One reason that her remarks will bring a euro referendum closer is that they have exposed a real agenda among many – though not all – of the most prominent politicians opposing entry. They even underline that a referendum might be a less risky option than it sometimes seems. For if it was lost, the withdrawers would be unstoppable, tumbling triumphantly out of the woodwork with an enthusiasm that they have hitherto suppressed, because they know that is not what the public wants. And the result of that would be electorally disastrous for the Tories.

There are many ironies in the fact that Margaret Thatcher helped to save Labour from itself by winning three elections in a row, with trade union legislation that brought the Labour Party back to the centre.
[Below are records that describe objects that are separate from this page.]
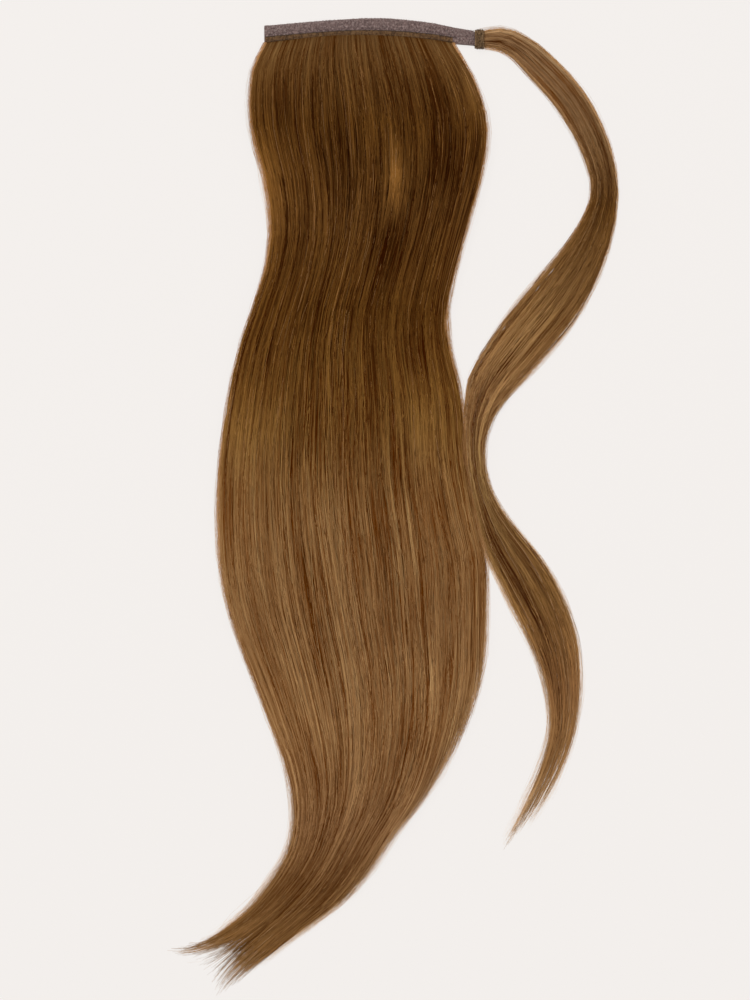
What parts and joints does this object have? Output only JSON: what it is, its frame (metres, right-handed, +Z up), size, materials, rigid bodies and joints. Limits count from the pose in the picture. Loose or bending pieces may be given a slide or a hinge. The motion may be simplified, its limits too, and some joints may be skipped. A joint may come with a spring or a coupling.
{
  "type": "wrap-around ponytail hairpiece",
  "caption": "Long straight ponytail hairpiece sewn to a strip of soft loop tape, with a separate strand that winds round the base to hide it.",
  "frame": {"origin": "middle of the whole piece in plan, on the surface that it lies on", "axes": "+Y from the tips of the hair to the tape, +X to the right seen from the face side, +Z up from the surface"},
  "size_m": [0.2495, 0.552, 0.018],
  "materials": {
    "loop_pile": "soft looped pile, mauve grey",
    "hook_nylon": "woven nylon with small hooks",
    "weft_thread": "sewn thread over hair, satin",
    "whipping_thread": "tight turns of matt thread",
    "fall_hair": "fine straight fibre, soft sheen",
    "strand_hair": "fine straight fibre, soft sheen"
  },
  "bodies": {
    "root": {"loop_tape": "loop_pile", "hook_patch": "hook_nylon", "weft_band": "weft_thread", "wrap_binding": "whipping_thread", "hair_fall": "fall_hair", "wrap_strand": "strand_hair"}
  },
  "joints": []
}
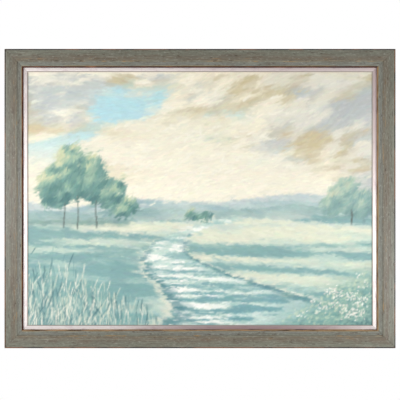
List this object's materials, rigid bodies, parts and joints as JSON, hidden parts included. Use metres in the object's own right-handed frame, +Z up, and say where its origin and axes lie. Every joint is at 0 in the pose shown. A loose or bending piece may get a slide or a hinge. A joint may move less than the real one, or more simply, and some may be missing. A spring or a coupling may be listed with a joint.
{
  "type": "framed painting",
  "caption": "Landscape-format painted canvas on stretcher bars, in a narrow silvered liner and a weathered mitred wooden frame, with keyhole hangers let into its back",
  "frame": {"origin": "middle of the top rail's flat back face, where the picture meets the wall", "axes": "+X runs to the right along the picture's width as seen from the front, +Y points at the wall, out of the back, and +Z is up"},
  "size_m": [1.134, 0.043, 0.868],
  "materials": {
    "frame_wood": "limed grey-green wash over brown wood, rubbed through to orange-gold on the ridges, satin",
    "silver_liner": "silver leaf on gesso over wood, pearly, soft gloss",
    "canvas": "cotton duck with acrylic gesso and thick oil paint, satin",
    "stretcher_wood": "planed pine, bare",
    "zinc_steel": "zinc plated, dull"
  },
  "bodies": {
    "root": {"frame_rail_top": "frame_wood", "frame_rail_bottom": "frame_wood", "frame_rail_left": "frame_wood", "frame_rail_right": "frame_wood", "liner_top": "silver_liner", "liner_bottom": "silver_liner", "liner_left": "silver_liner", "liner_right": "silver_liner", "painted_canvas": "canvas", "stretcher_bar_top": "stretcher_wood", "stretcher_bar_bottom": "stretcher_wood", "stretcher_bar_left": "stretcher_wood", "stretcher_bar_right": "stretcher_wood", "framers_point_top_1": "zinc_steel", "framers_point_top_2": "zinc_steel", "framers_point_top_3": "zinc_steel", "framers_point_right_1": "zinc_steel", "framers_point_right_2": "zinc_steel", "framers_point_bottom_1": "zinc_steel", "framers_point_bottom_2": "zinc_steel", "framers_point_bottom_3": "zinc_steel", "framers_point_left_1": "zinc_steel", "framers_point_left_2": "zinc_steel", "keyhole_hanger_left": "zinc_steel", "hanger_screw_left_outer": "zinc_steel", "hanger_screw_left_inner": "zinc_steel", "keyhole_hanger_right": "zinc_steel", "hanger_screw_right_outer": "zinc_steel", "hanger_screw_right_inner": "zinc_steel"}
  },
  "joints": []
}
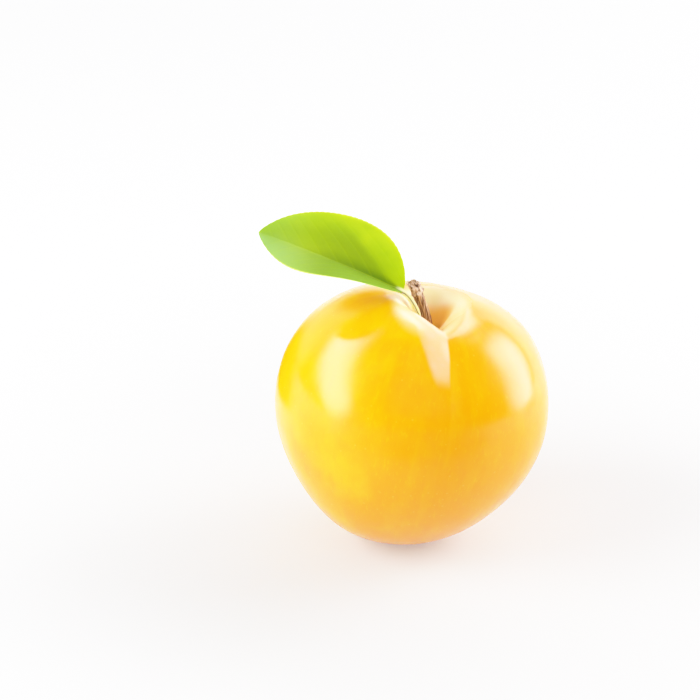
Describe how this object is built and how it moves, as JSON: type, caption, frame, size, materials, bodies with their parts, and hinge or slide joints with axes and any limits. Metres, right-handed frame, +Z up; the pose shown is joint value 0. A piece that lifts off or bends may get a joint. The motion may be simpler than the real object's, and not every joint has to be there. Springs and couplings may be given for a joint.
{
  "type": "plum",
  "caption": "Round yellow plum with a stem cavity, a suture crease, a woody stem and one green leaf, resting on a small flat spot.",
  "frame": {"origin": "middle of the small flat spot that the fruit rests on", "axes": "+Z up, away from the surface it rests on; the suture faces -Y and the leaf reaches out to -X"},
  "size_m": [0.0542, 0.052, 0.0625],
  "materials": {
    "skin": "satin",
    "stem": "matte",
    "leaf": "satin"
  },
  "bodies": {
    "root": {"fruit": "skin", "stem": "stem", "leaf": "leaf"}
  },
  "joints": []
}
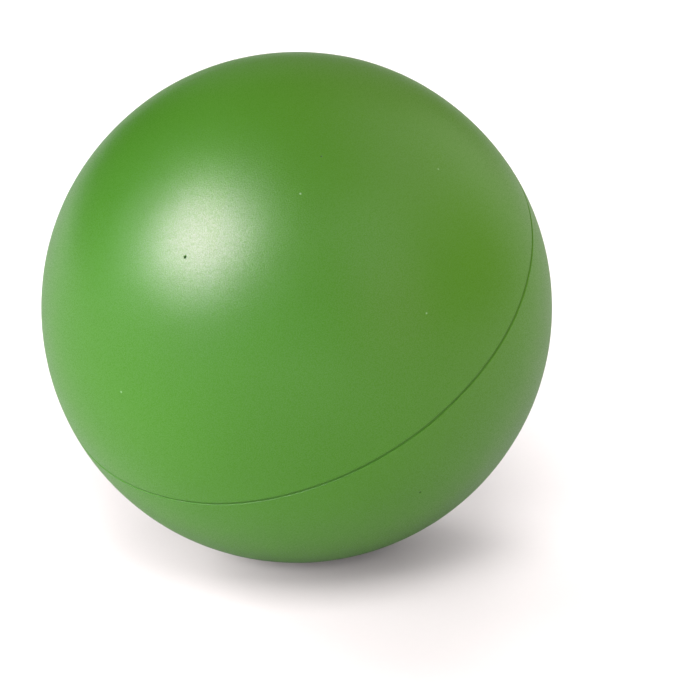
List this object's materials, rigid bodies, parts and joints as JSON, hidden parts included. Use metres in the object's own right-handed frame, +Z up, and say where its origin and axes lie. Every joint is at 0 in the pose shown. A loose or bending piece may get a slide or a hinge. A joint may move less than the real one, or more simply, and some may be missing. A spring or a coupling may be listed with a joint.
{
  "type": "stress ball",
  "caption": "Soft round stress ball: a moulded foam core in a green elastic coat made in two halves that meet at a fine seam; squeezed in the hand, it flattens and springs back.",
  "frame": {"origin": "the middle of the ball", "axes": "+Z is up as the ball lies at rest; the seam's plane leans 34.7 degrees from level, so that the mould's axis points up, towards -X and towards -Y, and the seam crosses the front"},
  "size_m": [0.063, 0.063, 0.063],
  "materials": {
    "foam": "matte",
    "coat": "satin",
    "flash": "matte"
  },
  "bodies": {
    "resting_side": {"foam_core": "foam", "lower_coat": "coat", "parting_flash": "flash"},
    "pressed_side": {"upper_coat": "coat"}
  },
  "joints": [
    {"name": "squeeze", "type": "slide", "parent": "resting_side", "child": "pressed_side", "axis": [0, 0, -1], "range_m": [0, 0.025], "stiffness_N_per_m": 2400, "deforming": ["upper_coat", "foam_core", "lower_coat", "parting_flash"]}
  ]
}
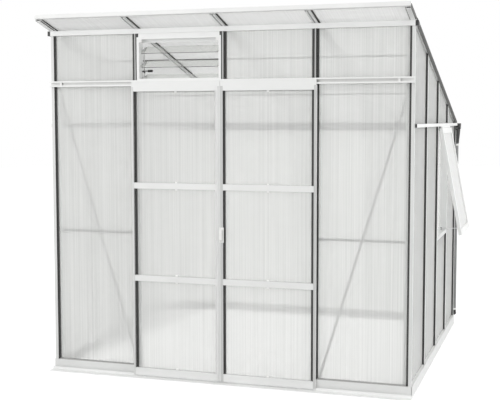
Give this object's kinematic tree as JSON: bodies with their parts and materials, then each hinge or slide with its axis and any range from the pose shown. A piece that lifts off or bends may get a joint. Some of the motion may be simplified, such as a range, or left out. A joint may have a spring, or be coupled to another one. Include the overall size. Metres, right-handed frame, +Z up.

In an ideal world a euro referendum called by Mr Blair would return the favour by healing the split in Conservatism that has hobbled it electorally for so long. That no longer looks certain. For many of the leading Tories would probably fight, fight, and fight again to reverse a referendum decision in favour of the euro. What is clear, however, is that just as Margaret Thatcher helped to save the Labour Party, so she is helping to destroy Conservatism as the electoral force it once was – including when she herself was winning elections.